The 129th Audio Engineering Society (AES) Convention returned to San Francisco last weekend. These are the professionals that transform music into the stuff we listen to at home, work and on the go. The convention is chock full of educational seminars, classes and research papers on topics like Progress in Computer-Based Playback of High Resolution Audio, Exploring the Ultra-Directional Acoustic Response of an Electret Cell Array Loudspeaker, and a personal favorite: Keep Turning it Down! Developing an Exit Strategy for the Loudness Wars.

The convention also has a trade floor, although much smaller than CEDIA. This is a show by and for the people who produce music in studios. While there is some overlap between the professional and consumer market (I saw familiar names like JBL, Harman, Manley, Auralex and Focal), the show is dominated by gear found in professional studios: microphones, digital and analog pre-amps, compressors, mixing and recording desks, and active studio monitors.

Adam Audio makes a full range of active studio monitors. I saw quite a few booths using Adam monitors, which gives you a pretty good idea of their reputation in the industry.

Adam Audio’s newest speaker, the A3X, is a small, active two-way monitor designed for computer workstation systems. Adam is coming out with a consumer version of the A3X, sporting a less utilitarian finish and additional inputs suitable for computer and home-audio systems.

Professional studio microphones, many of which are tube-based and use external pre-amps, can cost many thousands of dollars. These BeesNeez microphones (from Australia) sounded great, and are relatively inexpensive, starting at $1,300.

Earthworks makes microphones for recording instruments, as well as test/measurement microphones. SECRETS uses Earthworks mic’s for our speaker testing.

The professional market is a strange brew of digital and analog. Although most recordings are done on digital workstations, many recordings are mixed “outside of the box” on analog mixing desks, using analog effects. Avalon Designs is one of the better-known names in the industry. Shown above are Avalon’s vacuum tube pre-amps and analog optical compressors. (Note the Adam Audio monitor).

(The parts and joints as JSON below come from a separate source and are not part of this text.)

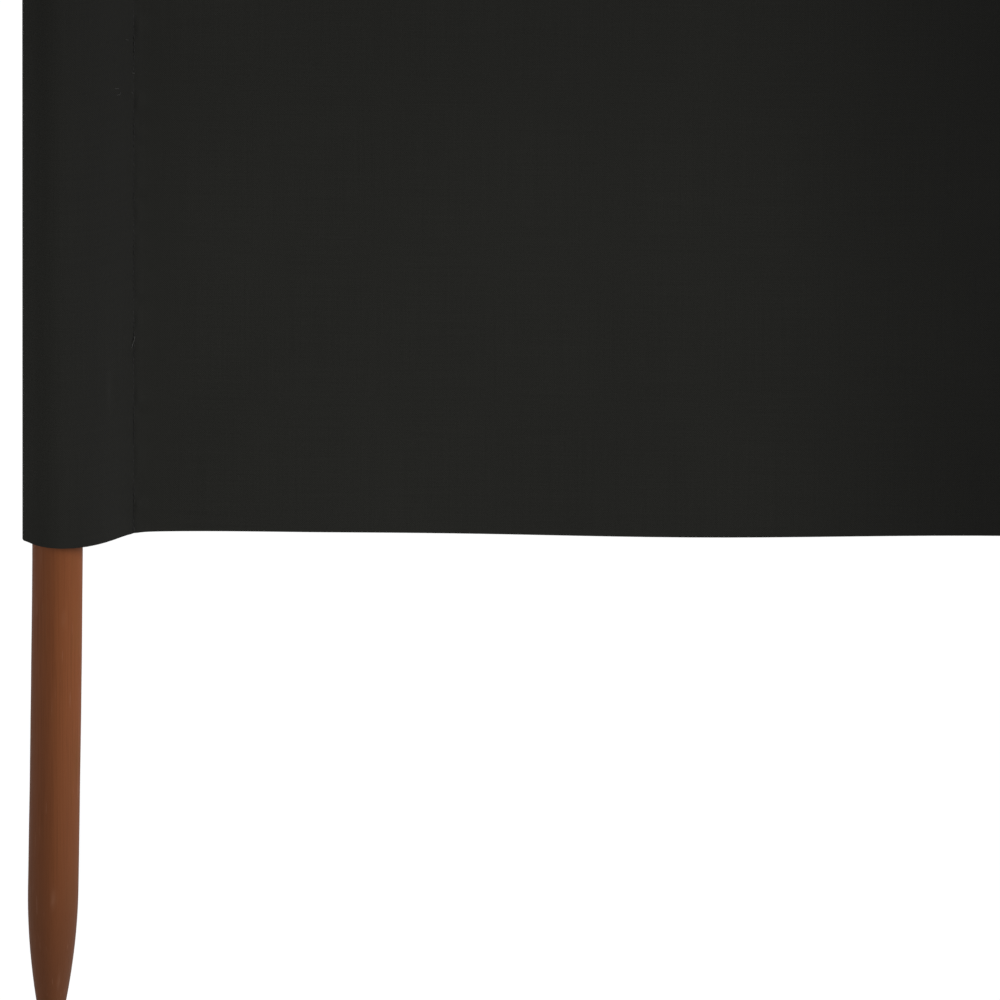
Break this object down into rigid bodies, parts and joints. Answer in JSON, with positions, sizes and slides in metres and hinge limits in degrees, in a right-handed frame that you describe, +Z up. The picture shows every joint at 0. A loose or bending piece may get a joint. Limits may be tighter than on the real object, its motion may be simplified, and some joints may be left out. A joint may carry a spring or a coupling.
{
  "type": "beach windbreak",
  "caption": "Long cloth windbreak: near-black fabric held by round stained wooden poles in sewn pockets, each with a pointed leg below the hem.",
  "frame": {"origin": "centre of the flat end of the middle pole's point, which is also the middle of the row's bottom", "axes": "+X along the row, to the right as seen from the side on which the cloth passes in front of the poles; +Y away from that side, behind the cloth; +Z up along the poles"},
  "size_m": [8.0186, 0.0306, 1.2],
  "materials": {
    "pole_wood": "brown stained round pole, fine upright grain, satin",
    "cloth": "near-black plain woven cotton or polyester cloth, matt"
  },
  "bodies": {
    "root": {"pole_1": "pole_wood", "pole_2": "pole_wood", "pole_3": "pole_wood", "pole_4": "pole_wood", "pole_5": "pole_wood", "pole_6": "pole_wood", "pole_7": "pole_wood", "panel_1": "cloth", "panel_2": "cloth", "panel_3": "cloth", "panel_4": "cloth", "panel_5": "cloth", "panel_6": "cloth", "pocket_front_1": "cloth", "pocket_front_2": "cloth", "pocket_front_3": "cloth", "pocket_front_4": "cloth", "pocket_front_5": "cloth", "pocket_front_6": "cloth", "pocket_front_7": "cloth", "pocket_back_1": "cloth", "pocket_back_2": "cloth", "pocket_back_3": "cloth", "pocket_back_4": "cloth", "pocket_back_5": "cloth", "pocket_back_6": "cloth", "pocket_back_7": "cloth"}
  },
  "joints": []
}
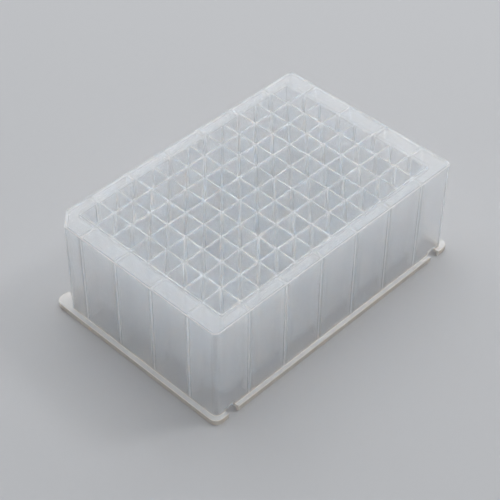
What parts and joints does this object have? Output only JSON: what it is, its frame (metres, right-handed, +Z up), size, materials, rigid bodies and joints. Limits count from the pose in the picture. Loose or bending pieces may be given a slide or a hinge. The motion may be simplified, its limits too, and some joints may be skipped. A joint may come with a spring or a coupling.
{
  "type": "deep well plate",
  "caption": "Rectangular moulded laboratory plate with a grid of deep square wells with rounded ends, a ribbed skirt and a stacking foot.",
  "frame": {"origin": "centre of the footprint, on the surface that the plate stands on", "axes": "+X along the long side from column 1 to column 12, +Y along the short side towards row A, +Z up out of the wells; the cut corner beside well A1 is at (-X, +Y)"},
  "size_m": [0.1278, 0.0854, 0.044],
  "materials": {
    "polypropylene": "natural translucent polypropylene, satin, with a faint moulded grain"
  },
  "bodies": {
    "root": {"well_plate": "polypropylene"}
  },
  "joints": []
}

Mixing “outside of the box” involves additional digital-to-analog and analog-to-digital conversions. JCF Audio, which makes high-end A/D converters, succinctly sums up its motto.

Manley Labs, known in the home audio world for its fish-named amplifiers and pre-amps, also makes a full line of analog tube-based products for the recording industry.

Unlike home audio, most recording studios use active speakers, containing internal amplifiers and active crossovers. Most of these speakers are bi or tri-amped.

Here are MK Professional’s 2510P reference monitors, found in movie production studios. I’ve heard these speakers many times; if I could afford them, I’d own them.

Genelec, perhaps best known in the home audio world for its massive subwoofers, makes a full line of studio monitors. Genelec active monitors are another favorite often found in recording studios.

Focal, another well known audiophile brand, has a professional division with active monitor speakers.

Focal was demo’ing the first production pair of its newest powered studio monitors, the SM9. These are actually two speakers, serving both as a three-way full range system with frequency response down to 35Hz, and a two-way system. Why, you ask? Recording studios usually mix and master songs on several different sets of speakers, to get an idea how a recording will sound on a variety of systems from full-range audiophile speakers down to car audio, computer speakers and portable audio systems with limited frequency response. The SM9 in its three-way configuration uses a one-inch tweeter, 6.5 inch midrange driver, eight-inch bass driver and a top-mounted 11 inch passive radiator (which was throbbing like crazy during the demo). Flipping a side-mounted switch turns the speaker into a frequency limited two-way, using the same one-inch tweeter and 6.5 inch driver with different crossover electronics than the three-way configuration. The speakers are tri-amped, with 600 watts of class AB power on three different channels: 400 watts for the woofer, 100 watts for the midrange, and 100 watts for the tweeter. The speakers are oriented horizontally because many studio monitors are placed on the metering bridge of the mixing board. I really liked the sound of the SM9’s, and at suggested retail price of $3,995 (without needing to budget for amplifiers), I was smitten.

AES was a great opportunity to peek behind the curtain at how music is professionally recorded and produced by people who combine great technical expertise with a passion common to many of us in the audio-video hobby.